There followed at least 100 novels in which G-8 battled monsters with tentacles, men with beast brains, mad scientists, flying bombs and magnetic rays. Even the titles had a certain zing: The Death Monsters, Wings of Invisible Doom, Skies of Yellow Death, Flight From the Grave and (don’t you love it’) Vultures of the Purple Death.

German villains, such as Herr Doktor Krueger, plagued G-8. But Hogan, an equal opportunity employer, also invented the evil Dr. Chu Lung; the black King Jolito, who turned dead German pilots into zombies; and even an army of Vikings, frozen in a glacier but revived as horrid German shock troops.

The prose was colorful:

“There was a sword covered with blood. Gripping it tightly was a ponderous human arm. The flesh was seared like a half-broiled steak. It was severed at the shoulder as though it had been torn off.”

Whew. Heady stuff for a 12-year-old. If my mother had only I known.

In another novel, mad scientists boiled bodies in cauldrons and sent their zombie-like skeletons marching against the Allies.

“My editor became nauseated,” Hogan told me with some relish.

Air combat was frequent:

“G-8 was sure his bullets had spattered into the lead pilot’s body. Tac-tac-tac!
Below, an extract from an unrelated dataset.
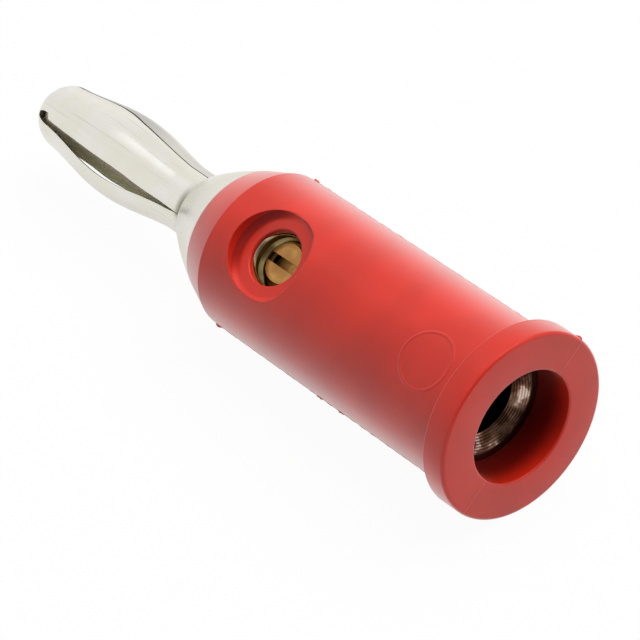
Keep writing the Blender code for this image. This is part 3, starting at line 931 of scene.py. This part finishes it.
def mould_flash(look, material):
    """The hair-thin ridges and fins on the parting line, and the rim round the ejector mark."""
    points, faces = [], []
    low, high = look.flange_height + 0.0004, look.body_length - 0.00015
    taper = look.body_length - look.taper_length
    half, sunk, steps = look.parting_width, 0.00004, 200

    def skin(z):
        if z < look.flange_height:
            return look.flange_radius
        narrowed = max(z - taper, 0) / look.taper_length
        return look.body_radius + (look.front_radius - look.body_radius) * narrowed

    for side in (-1, 1):
        rings = []
        for step in range(steps + 1):
            z = low + (high - low) * step / steps
            wander = 0.00002 * lumps.noise(Vector((side * 3.0, 0, z * 900)))
            tall = look.ridge_height * (0.7 + 0.6 * lumps.noise(Vector((side * 7.0, 1, z * 2500))))
            section = ((-half, -sunk), (-0.35 * half, tall), (0.35 * half, tall), (half, -sunk))
            rings.append([(side * (skin(z) + out), wander + across, z) for across, out in section])
        add_strip(points, faces, rings)
    for side, z, half_length, tall in FINS:
        rings = []
        for step in range(25):
            along = 2 * step / 24 - 1
            here = max(z + half_length * along, 0.00001)
            uneven = 0.75 + 0.5 * lumps.noise(Vector((z * 3000, side, 4 * along)))
            out = tall * sqrt(max(1 - along * along, 0)) * uneven
            thick = 0.00004 * (1.2 - 0.5 * abs(along))
            root = skin(here) - 0.00005
            shoulder = 0.6 * out + sunk
            section = ((-1.4 * thick, 0), (-thick, shoulder), (0, out + 0.00005))
            section += ((thick, shoulder), (1.4 * thick, 0))
            rings.append([(side * (root + off), across, here) for across, off in section])
        add_strip(points, faces, rings)
    rings = []
    mark_steps = 160
    for step in range(mark_steps):
        angle = tau * step / mark_steps
        tall = look.mark_flash * (0.75 + 0.5 * lumps.noise(Vector((2 * cos(angle), 2 * sin(angle), 5))))
        ring = []
        for across, out in MARK_RIM:
            radius = look.mark_radius + across
            x = radius * cos(angle)
            skin_radius = look.body_radius + (out * tall if out > 0 else -0.00002)
            ring.append((x, -sqrt(skin_radius**2 - x * x), look.mark_height + radius * sin(angle)))
        rings.append(ring)
    add_strip(points, faces, rings, closed=True)
    flash = new_piece("mould_flash", points, faces, material)
    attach(flash, "plug")
    return flash


def thread_swell(phase):
    """Height of a rounded thread, from 0 at its root to 1 at its crest, phase in turns from the crest."""
    wave = 0.5 + 0.5 * cos(tau * phase)
    return wave**0.85


def threaded_screw(look, low, high, axis_height, material):
    """The set screw with its real thread, dog point and driver slot, in the box of the solid it replaces."""
    crest = (high.x - low.x) / 2
    whole = high.y - low.y
    thread = whole - look.dog_length
    root = crest - look.thread_depth
    dog = look.dog_radius
    flat = dog - look.dog_chamfer
    rows_a_turn = 20
    rows = int(thread / look.pitch * rows_a_turn)
    stations = [(0.0, radius, False) for radius in (PINHOLE, 0.4 * crest, 0.7 * crest)]
    stations += [(thread * row / rows, crest, True) for row in range(rows + 1)]
    stations += [(thread + 0.00001, radius, False) for radius in (1.06 * dog, dog)]
    stations += [(thread + look.dog_length * part, dog, False) for part in (0.25, 0.5, 0.68)]
    for step in range(1, 5):
        turn = step / 4 * pi / 2
        along = whole - look.dog_chamfer * (1 - sin(turn))
        stations.append((along, flat + look.dog_chamfer * cos(turn), False))
    stations += [(whole, radius, False) for radius in (0.6 * flat, PINHOLE)]
    points, faces, rings = [], [], []
    for along, radius, is_thread in stations:
        ring = []
        for step in range(look.steps):
            angle = tau * step / look.steps
            reach = radius
            if is_thread:
                reach = root + (crest - root) * thread_swell(along / look.pitch + angle / tau)
                from_end = min(along, thread - along)
                reach = min(reach, crest - look.end_chamfer + 0.9 * from_end)
            ring.append((reach * cos(angle), low.y + along, axis_height + reach * sin(angle)))
        rings.append(ring)
    add_strip(points, faces, rings)
    screw = new_piece("threaded_set_screw", points, faces, material)

    slot = bpy.data.meshes.new("slot_cutter")
    block = bmesh.new()
    bmesh.ops.create_cube(block, size=1)
    sides = Vector((look.slot_width, 2 * look.slot_depth, 4 * crest))
    bmesh.ops.scale(block, vec=sides, verts=block.verts)
    bmesh.ops.translate(block, vec=Vector((0, low.y, axis_height)), verts=block.verts)
    block.to_mesh(slot)
    block.free()
    cut_with(screw, slot)
    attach(screw, "screw")
    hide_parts("set_screw")
    return screw


def tapped_thread(look, pitch, screw_end, material):
    """The thread in the barrel's side hole, from the barrel's outside to its bore, that takes the screw's."""
    steps_a_turn = 72
    sunk, fade = 0.00003, 0.00015
    wall = look.hole_radius + sunk
    outer_gap, inner_gap = 0.00022, 0.0001
    flank = ((0.07, 0.96), (0.20, 0.55), (0.40, 0.0))
    section = [(-across, tall) for across, tall in reversed(flank)] + [*flank, (0.0, -0.35)]
    turns_from, turns_to = -1.5, 4.5
    points, faces, rings = [], [], []
    for step in range(int((turns_to - turns_from) * steps_a_turn) + 1):
        turn = turns_from + step / steps_a_turn
        angle = -tau * turn
        middle = screw_end + (turn + 0.5) * pitch
        side = look.hole_radius * cos(angle)
        outer_face = -sqrt(look.barrel_radius**2 - side**2)
        inner_face = -sqrt(look.bore_radius**2 - side**2)
        outside = (middle - outer_face - outer_gap) / fade
        within = (inner_face - middle - inner_gap) / fade
        grown = max(0.0, min(1.0, outside, within))
        middle = max(outer_face + 0.0002, min(inner_face - inner_gap, middle))
        ring = []
        for across, tall in section:
            reach = wall - (look.thread_reach + sunk) * tall * (grown if tall > 0 else 1)
            y = middle + across * pitch * max(grown, 0.05)
            ring.append((reach * cos(angle), y, look.hole_height + reach * sin(angle)))
        rings.append(ring)
    add_strip(points, faces, rings)
    thread = new_piece("tapped_thread", points, faces, material)
    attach(thread, "plug")
    return thread


class PLUG_OT_mould_insulator(bpy.types.Operator):
    """Moulds the insulator with its red finish and the flash of its mould"""

    bl_idname = "plug.mould_insulator"
    bl_label = "Mould the Insulator"

    def execute(self, context):
        look = context.scene.plug_insulator
        hole_height = context.scene.plug_barrel.hole_height
        material = red_plastic(look, hole_height)
        moulded_insulator(look, hole_height, material)
        mould_flash(look, material)
        return {"FINISHED"}


class PLUG_OT_plate_barrel(bpy.types.Operator):
    """Plates the barrel and cuts the thread of its side hole"""

    bl_idname = "plug.plate_barrel"
    bl_label = "Plate the Barrel"

    def execute(self, context):
        look = context.scene.plug_barrel
        turned_barrel(look, context.scene.plug_spring, barrel_nickel(look))
        # Painted shade: the tapped thread is the darkened bare brass, with darker roots.
        tarnish = tinted(look.bare_brass_and_shade, 0.45)
        crest = look.hole_radius - look.thread_reach
        sizes = (look.hole_height, crest, look.hole_radius)
        brass = turned_brass("tapped_brass", look, look.bare_brass_and_shade, tarnish, *sizes)
        screw_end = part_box("set_screw")[0].y
        tapped_thread(look, context.scene.plug_screw.pitch, screw_end, brass)
        return {"FINISHED"}


class PLUG_OT_draw_spring(bpy.types.Operator):
    """Gives the contact spring its drawn and plated finish"""

    bl_idname = "plug.draw_spring"
    bl_label = "Finish the Contact Spring"

    def execute(self, context):
        look = context.scene.plug_spring
        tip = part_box("contact_spring")[1].z
        shoulder = context.scene.plug_barrel.shoulder_height
        contact_leaves(look, shoulder, tip, spring_nickel(look, tip - look.cage_radius, shoulder))
        return {"FINISHED"}


class PLUG_OT_turn_screw(bpy.types.Operator):
    """Turns the brass set screw with its thread, dog point and driver slot"""

    bl_idname = "plug.turn_screw"
    bl_label = "Turn the Set Screw"

    def execute(self, context):
        look = context.scene.plug_screw
        low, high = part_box("set_screw")
        crest = (high.x - low.x) / 2
        axis_height = (low.z + high.z) / 2
        sizes = (axis_height, crest - 0.25 * look.thread_depth, crest - look.thread_depth)
        brass = turned_brass("screw_brass_turned", look, look.brass, look.tarnish, *sizes)
        threaded_screw(look, low, high, axis_height, brass)
        return {"FINISHED"}


def table_finish(look):
    """White paper that keeps the object's soft shadow, and can be looked through from behind."""
    material, sheet, shader = new_finish("white_table", 0.0, Roughness=0.9, Specular_IOR_Level=0.0)
    tone = sheet.mix(sheet.noise(sheet.place(), 30.0, 2.0), look.table, tinted(look.table, 0.98))
    sheet.feed(shader.inputs["Base Color"], tone)
    path = sheet.add("ShaderNodeLightPath").outputs
    glow = sheet.add("ShaderNodeEmission", {"Color": (1, 1, 1, 1), "Strength": 1.0}).outputs[0]
    clear = sheet.add("ShaderNodeBsdfTransparent").outputs[0]
    straight = sheet.maths("MAXIMUM", path["Is Camera Ray"], path["Is Transmission Ray"])
    veil = sheet.line(path["Is Glossy Ray"], look.table_gleam, sheet.times(straight, look.table_veil))
    lit = sheet.blend(veil, shader.outputs[0], glow)
    from_behind = sheet.add("ShaderNodeNewGeometry").outputs["Backfacing"]
    surface = material.node_tree.nodes["Material Output"].inputs["Surface"]
    sheet.feed(surface, sheet.blend(from_behind, lit, clear))
    return material


def facing_matrix(place, way):
    """Where a flat thing stands that lies at a place and faces a direction."""
    return Matrix.Translation(place) @ way.to_track_quat("Z", "Y").to_matrix().to_4x4()


def lay_table(look):
    """A plane that the lying plug touches with its flange and the edge of its taper."""
    up = Vector(look.table_up).normalized()
    steps = 12
    row = steps + 1
    places = [look.table_size * (2 * step / steps - 1) for step in range(row)]
    corners = [j * row + i for j in range(steps) for i in range(steps)]
    faces = [(corner, corner + 1, corner + row + 1, corner + row) for corner in corners]
    points = [(x, y, 0) for y in places for x in places]
    table = put_in_scene("table", new_mesh("table", points, faces, table_finish(look)))
    table.matrix_world = facing_matrix(-look.table_drop * up, up)


def light_sky(look):
    """White all round to the eye, and a weaker even light on the object."""
    world = bpy.data.worlds.new("white_room")
    world.use_nodes = True
    sheet = Sheet(world.node_tree)
    path = sheet.add("ShaderNodeLightPath").outputs
    seen = sheet.maths("MAXIMUM", path["Is Camera Ray"], path["Is Glossy Ray"])
    seen = sheet.maths("MAXIMUM", seen, path["Is Transmission Ray"])
    strength = sheet.line(seen, 1.0 - look.sky, look.sky)
    ground = world.node_tree.nodes["Background"]
    ground.inputs["Color"].default_value = (1, 1, 1, 1)
    sheet.feed(ground.inputs["Strength"], strength)
    bpy.context.scene.world = world


def hang_softbox(name, way, distance, size, glow, tint=(1, 1, 1), mirrored=True):
    """A square lamp that faces the middle of the plug, with a face of the brightness given."""
    middle = (CAD_BOX[0] + CAD_BOX[1]) / 2
    lamp = bpy.data.lights.new(name, "AREA")
    lamp.shape = "SQUARE"
    lamp.size = size
    lamp.energy = glow * pi * size * size
    lamp.color = tint
    box = put_in_scene(name, lamp)
    way = Vector(way).normalized()
    box.matrix_world = facing_matrix(middle + way * distance, way)
    box.visible_camera = False
    box.visible_glossy = mirrored


def hang_card(look):
    """A grey card beside the camera, which keeps the wire mouth and the walls that face it dark."""
    way = Vector(look.card_towards).normalized()
    material, sheet, shader = new_finish("grey_card", 0.0, Roughness=1.0, Specular_IOR_Level=0.0)
    grey = sheet.mix(sheet.noise(sheet.place(), 400.0, 2.0), look.card, tinted(look.card, 0.9))
    sheet.feed(shader.inputs["Base Color"], grey)
    half = look.card_size / 2
    corners = [(-half, -half, 0), (half, -half, 0), (half, half, 0), (-half, half, 0)]
    card = put_in_scene("grey_card", new_mesh("grey_card", corners, [(0, 1, 2, 3)], material))
    card.matrix_world = facing_matrix(way * look.card_distance, way)
    card.visible_camera = False


def stand_camera(look):
    """The camera at the photograph's viewing angle."""
    camera = put_in_scene("camera", bpy.data.cameras.new("camera"))
    camera.data.sensor_width = 36
    camera.data.lens = look.lens
    camera.data.clip_start = 0.005
    camera.data.clip_end = 5
    back = -Vector(look.eye_forward).normalized()
    across = Vector(look.eye_up).cross(back).normalized()
    turn = Matrix((across, back.cross(across), back)).transposed().to_4x4()
    camera.matrix_world = Matrix.Translation(look.eye) @ turn
    bpy.context.scene.camera = camera


class PLUG_OT_set_stage(bpy.types.Operator):
    """Lays the table and sets up the lamps and the camera"""

    bl_idname = "plug.set_stage"
    bl_label = "Set the Stage"

    def execute(self, context):
        look = context.scene.plug_stage
        lay_table(look)
        light_sky(look)
        distance = look.lamp_distance
        key_size = look.key_width * distance
        glow = look.key_light * pi * distance**2 / key_size**2
        hang_softbox("key_lamp", look.key_towards, distance, key_size, glow, mirrored=False)
        rim_size, strip_size = 0.7 * distance, 0.25 * distance
        hang_softbox("rim_softbox", look.rim_towards, distance, rim_size, look.rim_glow)
        strip = (look.strip_towards, distance, strip_size, look.strip_glow, look.strip_tint)
        hang_softbox("strip_softbox", *strip)
        hang_card(look)
        stand_camera(look)
        context.scene.view_settings.view_transform = "Standard"
        return {"FINISHED"}


class PLUG_PT_dresser(bpy.types.Panel):
    """Lists the looks and the steps that use them"""

    bl_idname = "PLUG_PT_dresser"
    bl_label = "Banana Plug"
    bl_space_type = "VIEW_3D"
    bl_region_type = "UI"
    bl_category = "Banana Plug"

    def draw(self, context):
        for holder, look_type, step in STEPS:
            box = self.layout.box()
            look = getattr(context.scene, holder)
            for name in look_type.__annotations__:
                box.prop(look, name)
            box.operator(step.bl_idname)


STEPS = (
    ("plug_stage", StageLook, PLUG_OT_set_stage),
    ("plug_insulator", InsulatorLook, PLUG_OT_mould_insulator),
    ("plug_barrel", BarrelLook, PLUG_OT_plate_barrel),
    ("plug_spring", SpringLook, PLUG_OT_draw_spring),
    ("plug_screw", ScrewLook, PLUG_OT_turn_screw),
)


def register():
    for holder, look_type, step in STEPS:
        bpy.utils.register_class(look_type)
        bpy.utils.register_class(step)
        setattr(bpy.types.Scene, holder, PointerProperty(type=look_type))
    bpy.utils.register_class(PLUG_PT_dresser)


def unregister():
    bpy.utils.unregister_class(PLUG_PT_dresser)
    for holder, look_type, step in reversed(STEPS):
        delattr(bpy.types.Scene, holder)
        bpy.utils.unregister_class(step)
        bpy.utils.unregister_class(look_type)


def main():
    register()
    bpy.ops.plug.set_stage()
    bpy.ops.plug.mould_insulator()
    bpy.ops.plug.plate_barrel()
    bpy.ops.plug.draw_spring()
    bpy.ops.plug.turn_screw()


if __name__ == "__main__":
    main()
Spandau bullets snapped past his head.”

Hogan wasted little time on research. He named characters “Monsieur Chapeau” and “Herr Schmaltz,” injected a few ach du liebers and went merrily on with the plots, which sometimes involved a female spy, R-1. She was the love interest, although a typical G-8 story was tailored to the tastes of a 12-year-old, with the result that any cuddling between G-8 and R-1 was roughly akin to that between Roy Rogers and Trigger.
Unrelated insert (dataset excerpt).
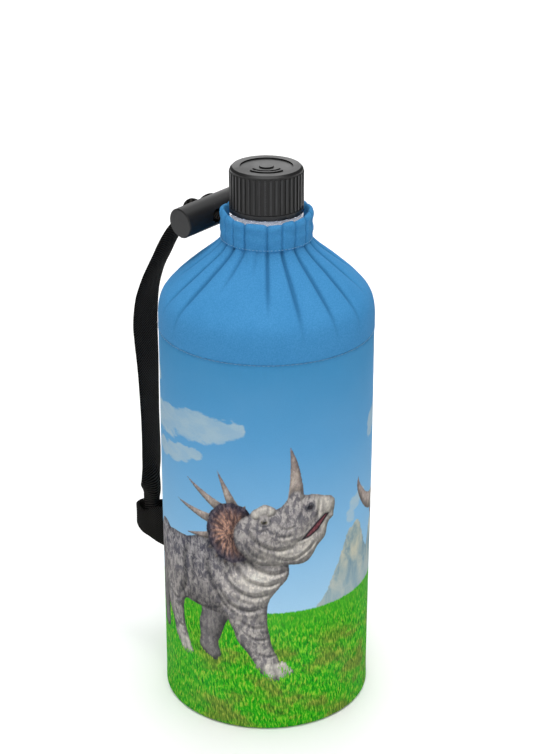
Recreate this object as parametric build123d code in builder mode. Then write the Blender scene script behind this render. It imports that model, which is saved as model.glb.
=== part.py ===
from build123d import *
import os
from math import cos, radians, sin, sqrt, tan

# Glass drinking bottle in a foam cup and a sewn fabric cover, with a screw cap, a webbing
# carry strap and a toggle bar.  Millimetres.  +Z is up, the origin is the middle of the base,
# and the strap side with the cover's side seam is +Y.

# ---- driving dimensions -------------------------------------------------------------------
cover_radius = 45.0
fabric = 1.3                     # laminated cover cloth
total_height = 240.0
seam_height = 171.2              # where the printed wall meets the gathered top
base_corner = 2.2
base_thick = 1.5

cup_gap = 0.3                    # cloth to foam, and foam to glass
cup_wall = 6.5
cup_floor = 6.0
cup_top = 172.0
glass_wall = 3.0

neck_radius = 12.5               # thread root of the 28 mm neck finish
mouth_radius = 9.2
neck_top = 237.2
bead_radius = 15.1
thread_pitch = 3.18
thread_rise = 0.95
thread_start = 228.6
thread_turns = 1.75

cap_radius = 14.85
rib_proud = 0.39
rib_count = 42
cap_bottom = 221.2
cap_bore = 13.75
cap_roof = 1.7
emblem_deep = 0.5
liner_thick = 0.9

collar_inner = 16.9
collar_outer = 19.4
collar_bottom = 209.6
collar_top = 221.7
elastic_wide = 7.6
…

In his prime, Hogan turned out 200,000 words a month, dictating to two secretaries at once. At one incredible time, he was doing G-8, a mystery series called The Secret Six, and a Fu Manchu clone called Wu Fang. Each called for a 60,000 word novel a month, plus enough short stories to fill the back pages. He ran G-8’s fan club, too (”Hello, gang, this is G-8 speaking.”). The Readers’ Digest called him one of the world’s most prolific writers.
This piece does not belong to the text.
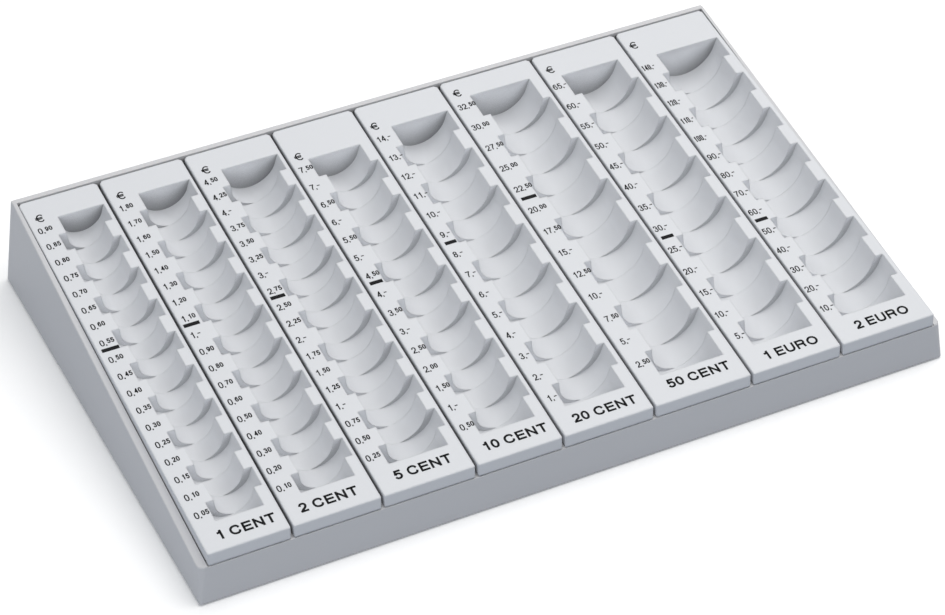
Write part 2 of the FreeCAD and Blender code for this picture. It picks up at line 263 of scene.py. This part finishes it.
class Value:
    """A number that changes over a surface: sums written with it add their Math nodes."""

    def __init__(self, finish, socket):
        self.finish, self.socket = finish, socket

    def _sum(self, operation, first, second):
        return self.finish.value("ShaderNodeMath", {"operation": operation}, {0: first, 1: second})

    def __add__(self, other):
        return self._sum("ADD", self, other)

    def __radd__(self, other):
        return self._sum("ADD", other, self)

    def __sub__(self, other):
        return self._sum("SUBTRACT", self, other)

    def __rsub__(self, other):
        return self._sum("SUBTRACT", other, self)

    def __mul__(self, other):
        return self._sum("MULTIPLY", self, other)

    def __rmul__(self, other):
        return self._sum("MULTIPLY", other, self)

    def clipped(self, low, high):
        """This value on a scale that is 0 at low and 1 at high."""
        return self.finish.value("ShaderNodeMapRange", {"clamp": True}, {0: self, 1: low, 2: high})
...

G-8 finally died in 1944, victim of wartime costs and a more-sophisticated audience. At a time of B-29s, V2 rockets and radar, the demand for World War I adventure (Spads? The Kaiser? How quaint!) disappeared. Soon, a nation turned to TV. Hogan turned to westerns (one became a film) and juveniles, but always hoped that G-8 would be reborn in some form. The G-8 novels were finally reprinted in the mid-1960s, in paperback, but Hogan didn’t live to see them. I wrote his obituary in 1963. He was 66.

I have a few copies of those paperback G-8 reprints. The pages, not much better than the rough pulp of the original magazines, are brown and flaking. But they still bear the purple prose that awed a 12-year-old on a long-gone summer’s day:

“A fiend had turned his pals into a Squadron of Living Death. A low, vibrant chuckle left the lips of G-8. The master spy shot his fist up in a signal to the Battle Aces. Fokkers thundered from the sky. Tac-tac-tac! Machine guns clattered a hymn of hate. Tac-tac-tac! Tac-tac-tac!”